Thursday, August 12, 2010
Pie Town is not Paris: The FSA Color Photograph Archive
In one of my favorite Calvin and Hobbes comics, Calvin's father tells him how the world was actually in black and white until the thirties, when grainy color started to emerge. What makes it so funny is that it almost feels as if it was true - that the world just suddenly burst into color after centuries of everything being in grayscale. Just trying to picture what the world must have really, actually looked like sixty, seventy, a hundred years ago is incredibly difficult. We have no frame of visual reference for seeing most of it in color.

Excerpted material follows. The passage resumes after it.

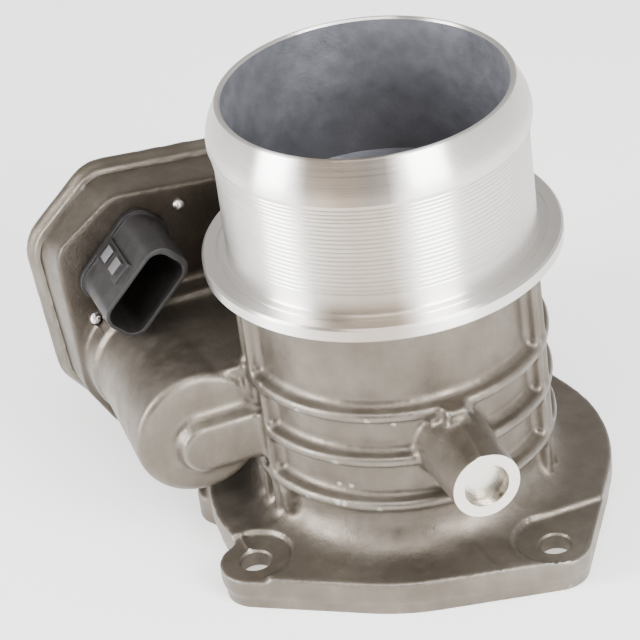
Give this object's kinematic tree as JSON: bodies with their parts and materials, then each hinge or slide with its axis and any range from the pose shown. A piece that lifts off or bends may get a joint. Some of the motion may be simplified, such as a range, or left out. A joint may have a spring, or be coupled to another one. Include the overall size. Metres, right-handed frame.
{
  "type": "motorised throttle body",
  "caption": "Cast throttle body with a turned hose spigot, butterfly plate, side gear case, barrel motor housing and a slanted wiring connector.",
  "frame": {"origin": "centre of the air bore at the flange's sealing face", "axes": "+Z along the air bore, out of the hose spigot; +Y along the throttle shaft, towards the gear case; +X away from the motor barrel"},
  "size_m": [0.1107, 0.1174, 0.103],
  "materials": {
    "cast": "as-cast, with the spigot, lip and collar turned bright",
    "turned": "turned bright",
    "steel": "ground",
    "dark_steel": "sintered magnet, dark",
    "brass": "plain",
    "copper": "enamelled winding",
    "black_plastic": "fine grain",
    "nylon": "natural",
    "board": "coated",
    "rubber": "matte"
  },
  "bodies": {
    "body": {"housing": "cast", "flange_seal": "rubber", "end_plug": "turned", "front_bush": "brass", "front_seal": "rubber", "rear_seal": "rubber", "bearing_outer_ring": "steel", "bearing_balls": "steel", "return_spring": "steel", "idler_pin": "steel", "idler_washer": "steel", "motor_can": "steel", "motor_magnets": "dark_steel", "motor_end_plate": "steel", "motor_screws": "steel", "gear_cover": "turned", "cover_gasket": "rubber", "sensor_carrier": "black_plastic", "sensor_board": "board", "sensor_chip": "black_plastic", "connector_shell": "black_plastic", "connector_pins": "brass", "connector_seal": "rubber", "connector_rivets": "turned"},
    "throttle": {"bearing_inner_ring": "steel", "throttle_shaft": "steel", "throttle_plate": "brass", "plate_screws": "steel", "sector_gear": "nylon", "sensor_magnet": "dark_steel"},
    "idler": {"idler_gear": "nylon"},
    "rotor": {"motor_shaft": "steel", "armature": "copper", "commutator": "copper", "motor_pinion": "brass"}
  },
  "joints": [
    {"name": "throttle_turn", "type": "hinge", "parent": "body", "child": "throttle", "pos_m": [0, 0, 0.033], "axis": [0, 1, 0], "range_deg": [0, 85], "stiffness_Nm_per_rad": 0.06, "springref_deg": -34.38, "deforming": ["return_spring"]},
    {"name": "idler_turn", "type": "hinge", "parent": "body", "child": "idler", "pos_m": [-0.02387, 0, 0.03548], "axis": [0, 1, 0], "range_deg": [-340, 0]},
    {"name": "motor_turn", "type": "hinge", "parent": "body", "child": "rotor", "pos_m": [-0.046, 0, 0.032], "axis": [0, 1, 0], "range_deg": [0, 1020]}
  ],
  "couplings": [
    {"joint": "idler_turn", "follows": "throttle_turn", "ratio": -4},
    {"joint": "motor_turn", "follows": "throttle_turn", "ratio": 12}
  ]
}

Which is exactly what makes this posting from the Denver Post photo blog so compelling. They've posted seventy color photos that were taken between 1939 and 1943 by photographers working for the Farm Security Administration, and they are nothing short of a revelation. Many of us are familiar with the iconic black and white images of rural Americans during the Depression taken by greats such as Walker Evans, Dorothea Lange, Gordon Parks and many others. They are strong and sad and tough and beautiful. And they are in black and white. So they don't look quite real.
Black and white photographs can be beautiful. They can be stark, glamorous or surreal. But the lack of color can also serve as a distancing device. The people in these photos look slightly otherworldly, apart. Our world is in full technicolor and surround sound, theirs is still, silent and gray. The color Farm Security Administration photos are a completely different story. For a long time color photography was denigrated. It wasn't thought of as art. Anyone after seeing these images with their blazing immediacy would know right away that that notion is total nonsense.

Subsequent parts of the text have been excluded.